Exercise requirements ->
Can you write out all of the material below, word for word?

Data shown start

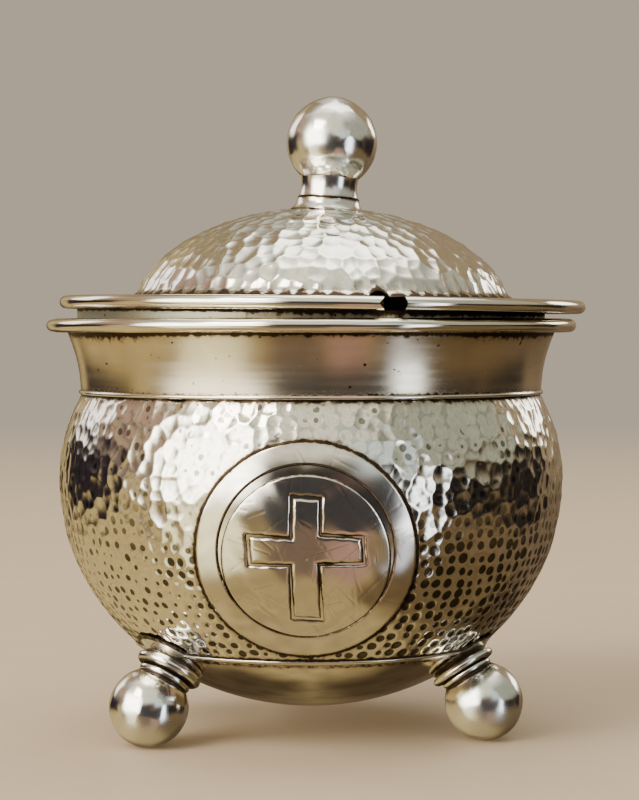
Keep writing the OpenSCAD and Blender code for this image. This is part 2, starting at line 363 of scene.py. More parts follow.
# the dark brown of tarnish, also used to paint the shade under the flange and under the rim
TARNISH_AND_SHADE = (0.050, 0.031, 0.017, 1)
# near-black for dark dent centres: dirt, and a painted reflection of the shaded table under the pot
DENT_DARK = (0.012, 0.008, 0.005, 1)
BLOOM_AND_SHADE = (0.42, 0.30, 0.16, 1)


def darker(colour, part):
    return tuple(part * c for c in colour[:3]) + (1,)


def metal(n, tone, roughness, height, strength, *more):
    """Ends a tree as bare metal, with a fine relief that follows height."""
    bump = n.add("Bump", ("Strength", strength), ("Distance", 0.03 * MM), ("Height", height))
    shader = n.add(
        "BsdfPrincipled",
        ("Base Color", tone), ("Roughness", roughness), ("Metallic", 1.0),
        ("Normal", bump.outputs[0]), *more,
    )
    n.add("OutputMaterial", ("Surface", shader.outputs[0]))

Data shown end

Exercise response ->
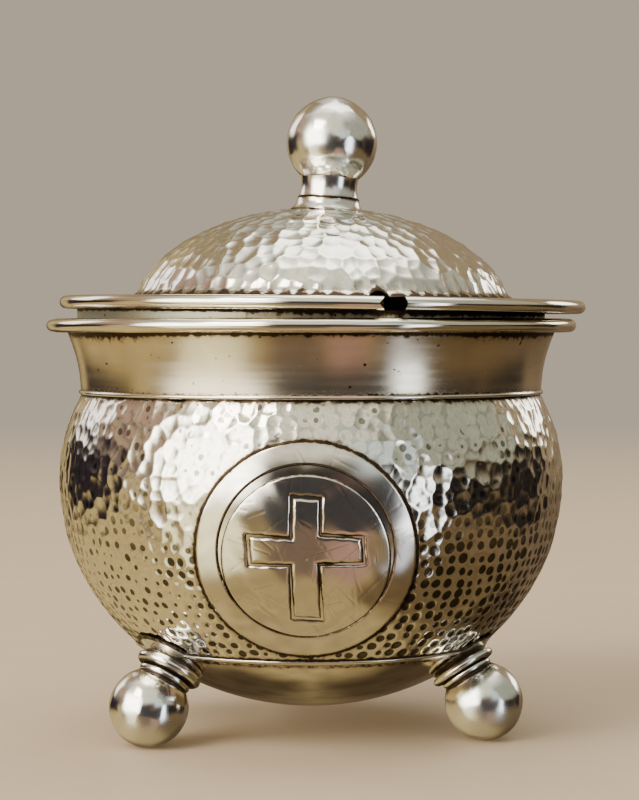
Keep writing the OpenSCAD and Blender code for this image. This is part 2, starting at line 363 of scene.py. More parts follow.
# the dark brown of tarnish, also used to paint the shade under the flange and under the rim
TARNISH_AND_SHADE = (0.050, 0.031, 0.017, 1)
# near-black for dark dent centres: dirt, and a painted reflection of the shaded table under the pot
DENT_DARK = (0.012, 0.008, 0.005, 1)
BLOOM_AND_SHADE = (0.42, 0.30, 0.16, 1)


def darker(colour, part):
    return tuple(part * c for c in colour[:3]) + (1,)


def metal(n, tone, roughness, height, strength, *more):
    """Ends a tree as bare metal, with a fine relief that follows height."""
    bump = n.add("Bump", ("Strength", strength), ("Distance", 0.03 * MM), ("Height", height))
    shader = n.add(
        "BsdfPrincipled",
        ("Base Color", tone), ("Roughness", roughness), ("Metallic", 1.0),
        ("Normal", bump.outputs[0]), *more,
    )
    n.add("OutputMaterial", ("Surface", shader.outputs[0]))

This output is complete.